• Short problem
Check each line below for "whatever" and report how many have it, nothing else.

• Supplied records
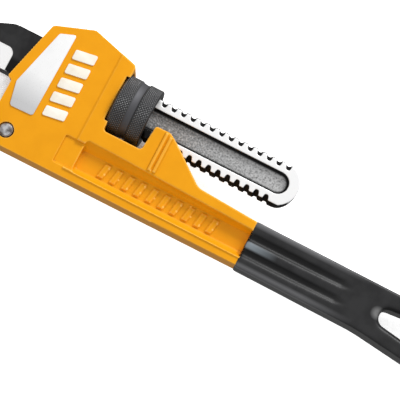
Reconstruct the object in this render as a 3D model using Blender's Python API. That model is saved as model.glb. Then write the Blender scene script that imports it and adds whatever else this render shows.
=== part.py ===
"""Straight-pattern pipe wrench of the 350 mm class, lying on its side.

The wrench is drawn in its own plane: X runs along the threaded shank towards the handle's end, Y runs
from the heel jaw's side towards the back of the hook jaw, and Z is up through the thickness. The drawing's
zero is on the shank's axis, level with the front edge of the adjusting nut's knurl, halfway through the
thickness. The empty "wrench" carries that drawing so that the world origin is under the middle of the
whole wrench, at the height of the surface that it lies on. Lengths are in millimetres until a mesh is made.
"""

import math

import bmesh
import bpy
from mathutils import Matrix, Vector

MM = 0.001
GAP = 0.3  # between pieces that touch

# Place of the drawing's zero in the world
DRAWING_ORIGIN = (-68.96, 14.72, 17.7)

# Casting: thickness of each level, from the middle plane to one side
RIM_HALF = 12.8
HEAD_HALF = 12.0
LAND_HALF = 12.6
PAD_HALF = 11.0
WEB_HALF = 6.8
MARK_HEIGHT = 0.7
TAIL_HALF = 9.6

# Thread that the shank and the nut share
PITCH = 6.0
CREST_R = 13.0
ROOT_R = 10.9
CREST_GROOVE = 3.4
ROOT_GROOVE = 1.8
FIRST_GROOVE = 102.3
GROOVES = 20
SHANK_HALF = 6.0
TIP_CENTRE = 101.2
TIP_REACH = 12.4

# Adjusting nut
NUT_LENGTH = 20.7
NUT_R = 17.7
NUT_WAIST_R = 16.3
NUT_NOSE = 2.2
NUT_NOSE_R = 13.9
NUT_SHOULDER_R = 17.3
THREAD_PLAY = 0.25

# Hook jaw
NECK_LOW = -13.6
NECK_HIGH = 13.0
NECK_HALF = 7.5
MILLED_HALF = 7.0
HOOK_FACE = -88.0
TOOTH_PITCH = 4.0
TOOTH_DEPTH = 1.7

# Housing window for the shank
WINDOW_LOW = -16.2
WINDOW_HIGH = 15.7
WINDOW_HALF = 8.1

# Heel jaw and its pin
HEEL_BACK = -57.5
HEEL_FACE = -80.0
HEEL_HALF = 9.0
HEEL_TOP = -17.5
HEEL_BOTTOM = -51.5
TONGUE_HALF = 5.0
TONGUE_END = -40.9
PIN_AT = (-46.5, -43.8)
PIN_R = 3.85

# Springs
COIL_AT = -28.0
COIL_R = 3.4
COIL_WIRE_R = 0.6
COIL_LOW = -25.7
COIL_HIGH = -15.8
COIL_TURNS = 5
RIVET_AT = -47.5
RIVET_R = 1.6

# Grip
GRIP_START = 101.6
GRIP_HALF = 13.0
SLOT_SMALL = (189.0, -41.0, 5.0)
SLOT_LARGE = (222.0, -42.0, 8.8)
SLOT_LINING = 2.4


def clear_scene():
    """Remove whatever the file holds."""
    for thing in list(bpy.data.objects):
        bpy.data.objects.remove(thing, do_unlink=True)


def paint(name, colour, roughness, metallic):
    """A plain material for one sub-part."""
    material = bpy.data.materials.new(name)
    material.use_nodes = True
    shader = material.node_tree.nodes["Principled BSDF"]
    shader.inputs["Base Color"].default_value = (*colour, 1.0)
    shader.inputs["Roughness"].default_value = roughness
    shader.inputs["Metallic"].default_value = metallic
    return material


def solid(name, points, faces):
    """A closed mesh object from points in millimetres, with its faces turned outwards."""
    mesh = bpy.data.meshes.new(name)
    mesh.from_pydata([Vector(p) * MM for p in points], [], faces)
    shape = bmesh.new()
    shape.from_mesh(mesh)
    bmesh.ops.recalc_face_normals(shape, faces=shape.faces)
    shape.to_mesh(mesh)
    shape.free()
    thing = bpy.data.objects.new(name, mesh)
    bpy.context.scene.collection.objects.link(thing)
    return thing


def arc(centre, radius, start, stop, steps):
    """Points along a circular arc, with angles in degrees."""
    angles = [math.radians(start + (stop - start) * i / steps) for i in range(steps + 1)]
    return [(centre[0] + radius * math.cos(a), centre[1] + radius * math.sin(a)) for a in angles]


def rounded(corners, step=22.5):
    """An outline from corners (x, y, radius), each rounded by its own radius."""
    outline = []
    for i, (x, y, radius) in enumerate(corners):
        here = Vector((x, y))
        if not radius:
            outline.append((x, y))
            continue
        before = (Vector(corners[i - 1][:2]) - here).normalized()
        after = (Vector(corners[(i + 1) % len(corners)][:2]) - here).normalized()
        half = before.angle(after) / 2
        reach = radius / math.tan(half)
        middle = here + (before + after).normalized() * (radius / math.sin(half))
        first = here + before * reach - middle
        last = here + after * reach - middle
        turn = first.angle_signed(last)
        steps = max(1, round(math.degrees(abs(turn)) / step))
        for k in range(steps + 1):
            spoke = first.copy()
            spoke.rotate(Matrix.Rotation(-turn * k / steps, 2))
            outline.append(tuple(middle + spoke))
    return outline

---

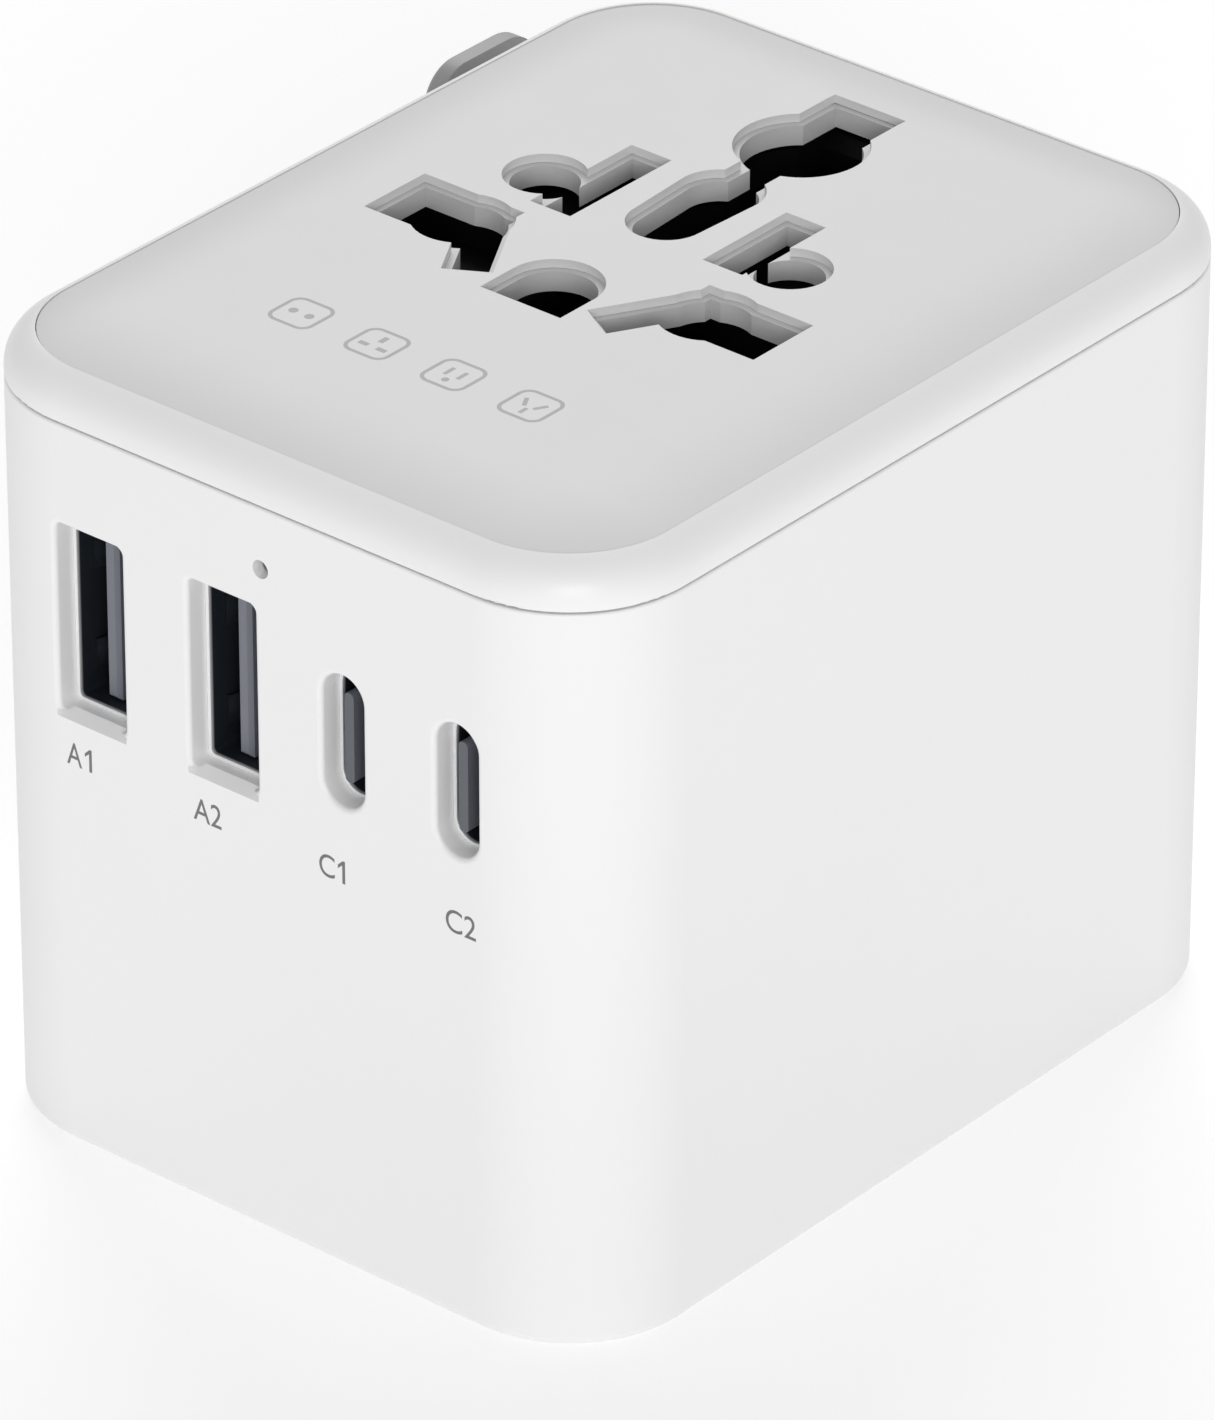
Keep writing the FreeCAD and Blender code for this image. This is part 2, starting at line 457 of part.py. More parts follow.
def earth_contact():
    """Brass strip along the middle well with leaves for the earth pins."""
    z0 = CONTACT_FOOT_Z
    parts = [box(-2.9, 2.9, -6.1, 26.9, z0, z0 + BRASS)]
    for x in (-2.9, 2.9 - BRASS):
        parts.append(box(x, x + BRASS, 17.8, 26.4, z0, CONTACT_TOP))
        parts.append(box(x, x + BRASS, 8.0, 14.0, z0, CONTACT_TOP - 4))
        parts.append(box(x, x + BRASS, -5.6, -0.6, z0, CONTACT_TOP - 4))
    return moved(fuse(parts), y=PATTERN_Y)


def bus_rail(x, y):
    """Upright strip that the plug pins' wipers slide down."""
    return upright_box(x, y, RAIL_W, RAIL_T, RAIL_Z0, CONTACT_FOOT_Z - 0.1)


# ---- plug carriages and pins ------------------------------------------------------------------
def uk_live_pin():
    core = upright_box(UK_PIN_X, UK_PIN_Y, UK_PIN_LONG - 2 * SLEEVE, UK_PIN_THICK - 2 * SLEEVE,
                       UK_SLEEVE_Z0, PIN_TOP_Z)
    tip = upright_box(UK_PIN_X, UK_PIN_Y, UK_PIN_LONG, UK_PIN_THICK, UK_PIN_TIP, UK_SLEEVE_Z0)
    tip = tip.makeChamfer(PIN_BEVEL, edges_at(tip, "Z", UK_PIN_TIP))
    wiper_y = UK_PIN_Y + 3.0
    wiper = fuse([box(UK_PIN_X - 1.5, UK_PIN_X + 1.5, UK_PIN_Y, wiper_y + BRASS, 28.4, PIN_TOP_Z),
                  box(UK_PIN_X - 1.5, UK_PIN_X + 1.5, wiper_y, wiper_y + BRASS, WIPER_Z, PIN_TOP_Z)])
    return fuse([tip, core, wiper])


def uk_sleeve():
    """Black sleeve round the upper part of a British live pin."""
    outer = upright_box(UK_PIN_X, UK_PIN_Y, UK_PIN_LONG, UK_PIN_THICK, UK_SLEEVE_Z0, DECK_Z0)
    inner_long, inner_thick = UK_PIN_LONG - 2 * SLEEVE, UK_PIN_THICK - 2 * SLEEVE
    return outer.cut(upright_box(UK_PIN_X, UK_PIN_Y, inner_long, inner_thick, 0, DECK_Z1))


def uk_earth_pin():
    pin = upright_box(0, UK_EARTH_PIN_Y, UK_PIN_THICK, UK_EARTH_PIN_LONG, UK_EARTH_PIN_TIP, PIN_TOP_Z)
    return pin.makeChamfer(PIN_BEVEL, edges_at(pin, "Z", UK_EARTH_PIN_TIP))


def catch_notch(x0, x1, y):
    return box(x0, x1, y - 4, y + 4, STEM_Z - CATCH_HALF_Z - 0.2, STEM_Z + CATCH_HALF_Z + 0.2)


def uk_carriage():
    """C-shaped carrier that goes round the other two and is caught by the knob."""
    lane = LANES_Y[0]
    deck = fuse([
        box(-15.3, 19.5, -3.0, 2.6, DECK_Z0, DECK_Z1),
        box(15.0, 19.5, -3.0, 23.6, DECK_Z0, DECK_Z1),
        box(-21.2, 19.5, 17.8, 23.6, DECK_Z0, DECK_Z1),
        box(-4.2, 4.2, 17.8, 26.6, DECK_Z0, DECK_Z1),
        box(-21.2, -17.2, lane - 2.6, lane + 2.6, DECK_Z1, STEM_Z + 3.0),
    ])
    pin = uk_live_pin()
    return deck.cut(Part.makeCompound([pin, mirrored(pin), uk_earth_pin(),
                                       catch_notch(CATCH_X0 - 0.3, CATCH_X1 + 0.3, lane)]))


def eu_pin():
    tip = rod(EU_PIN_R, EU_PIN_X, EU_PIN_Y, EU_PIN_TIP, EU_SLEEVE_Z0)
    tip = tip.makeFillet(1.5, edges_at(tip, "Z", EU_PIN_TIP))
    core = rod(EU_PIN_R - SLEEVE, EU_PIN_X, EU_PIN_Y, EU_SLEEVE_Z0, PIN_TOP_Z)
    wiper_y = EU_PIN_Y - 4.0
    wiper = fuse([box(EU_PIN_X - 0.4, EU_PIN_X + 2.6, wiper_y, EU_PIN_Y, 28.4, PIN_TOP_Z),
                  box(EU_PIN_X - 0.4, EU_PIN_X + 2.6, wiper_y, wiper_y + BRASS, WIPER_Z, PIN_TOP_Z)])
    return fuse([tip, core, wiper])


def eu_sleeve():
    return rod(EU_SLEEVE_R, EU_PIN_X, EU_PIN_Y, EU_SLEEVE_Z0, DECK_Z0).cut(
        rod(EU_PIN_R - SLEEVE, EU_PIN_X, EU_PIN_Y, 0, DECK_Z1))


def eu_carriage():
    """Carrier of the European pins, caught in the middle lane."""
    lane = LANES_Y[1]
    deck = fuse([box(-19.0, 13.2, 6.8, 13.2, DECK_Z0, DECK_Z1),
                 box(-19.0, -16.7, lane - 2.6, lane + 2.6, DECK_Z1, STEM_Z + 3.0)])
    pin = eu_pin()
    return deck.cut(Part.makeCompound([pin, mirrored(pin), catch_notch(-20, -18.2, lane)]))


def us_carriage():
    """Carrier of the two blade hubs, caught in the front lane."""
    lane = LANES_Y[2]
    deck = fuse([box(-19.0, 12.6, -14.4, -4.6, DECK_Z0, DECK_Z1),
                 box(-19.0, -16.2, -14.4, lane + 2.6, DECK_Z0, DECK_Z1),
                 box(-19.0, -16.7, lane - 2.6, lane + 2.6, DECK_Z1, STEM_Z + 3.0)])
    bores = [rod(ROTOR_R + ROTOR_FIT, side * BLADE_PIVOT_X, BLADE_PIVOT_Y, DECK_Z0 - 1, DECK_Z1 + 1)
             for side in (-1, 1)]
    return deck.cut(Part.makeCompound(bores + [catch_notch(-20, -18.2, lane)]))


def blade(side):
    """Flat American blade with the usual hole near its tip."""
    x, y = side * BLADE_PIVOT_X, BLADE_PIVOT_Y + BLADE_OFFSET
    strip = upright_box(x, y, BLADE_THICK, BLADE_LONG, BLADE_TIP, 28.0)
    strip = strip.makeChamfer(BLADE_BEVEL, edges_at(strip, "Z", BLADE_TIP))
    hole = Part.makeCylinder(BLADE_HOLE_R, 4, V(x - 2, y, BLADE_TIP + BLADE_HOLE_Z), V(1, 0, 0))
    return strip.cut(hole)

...

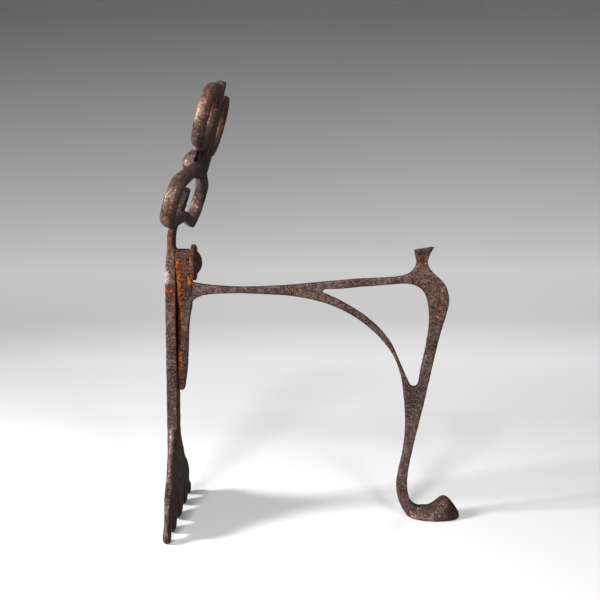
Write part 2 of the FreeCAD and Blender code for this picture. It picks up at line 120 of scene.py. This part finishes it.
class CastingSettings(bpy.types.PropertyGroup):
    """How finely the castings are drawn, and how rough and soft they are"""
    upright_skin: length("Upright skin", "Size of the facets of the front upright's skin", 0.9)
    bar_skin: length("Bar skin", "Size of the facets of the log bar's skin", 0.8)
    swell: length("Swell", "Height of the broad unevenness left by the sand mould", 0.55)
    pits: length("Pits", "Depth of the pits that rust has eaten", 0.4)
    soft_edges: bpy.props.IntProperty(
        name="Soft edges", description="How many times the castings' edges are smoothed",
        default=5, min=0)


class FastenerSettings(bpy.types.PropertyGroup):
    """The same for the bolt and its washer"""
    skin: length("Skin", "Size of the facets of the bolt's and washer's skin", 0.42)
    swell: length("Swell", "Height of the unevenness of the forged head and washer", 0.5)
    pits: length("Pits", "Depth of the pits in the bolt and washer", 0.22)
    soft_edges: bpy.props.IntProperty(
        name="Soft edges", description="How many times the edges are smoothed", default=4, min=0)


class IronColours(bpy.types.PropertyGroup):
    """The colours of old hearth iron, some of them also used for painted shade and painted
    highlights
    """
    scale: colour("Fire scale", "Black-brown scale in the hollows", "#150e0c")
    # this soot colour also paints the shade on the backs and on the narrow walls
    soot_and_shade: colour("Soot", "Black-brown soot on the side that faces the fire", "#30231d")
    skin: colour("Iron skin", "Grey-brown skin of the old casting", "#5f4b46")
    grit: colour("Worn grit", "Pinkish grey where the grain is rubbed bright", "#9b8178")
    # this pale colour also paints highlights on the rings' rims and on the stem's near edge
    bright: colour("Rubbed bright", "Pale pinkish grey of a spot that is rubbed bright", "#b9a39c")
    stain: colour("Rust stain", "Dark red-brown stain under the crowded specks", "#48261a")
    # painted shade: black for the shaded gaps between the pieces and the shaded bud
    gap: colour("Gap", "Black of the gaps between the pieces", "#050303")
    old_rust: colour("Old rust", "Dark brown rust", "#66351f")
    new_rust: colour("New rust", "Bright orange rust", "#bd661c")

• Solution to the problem
2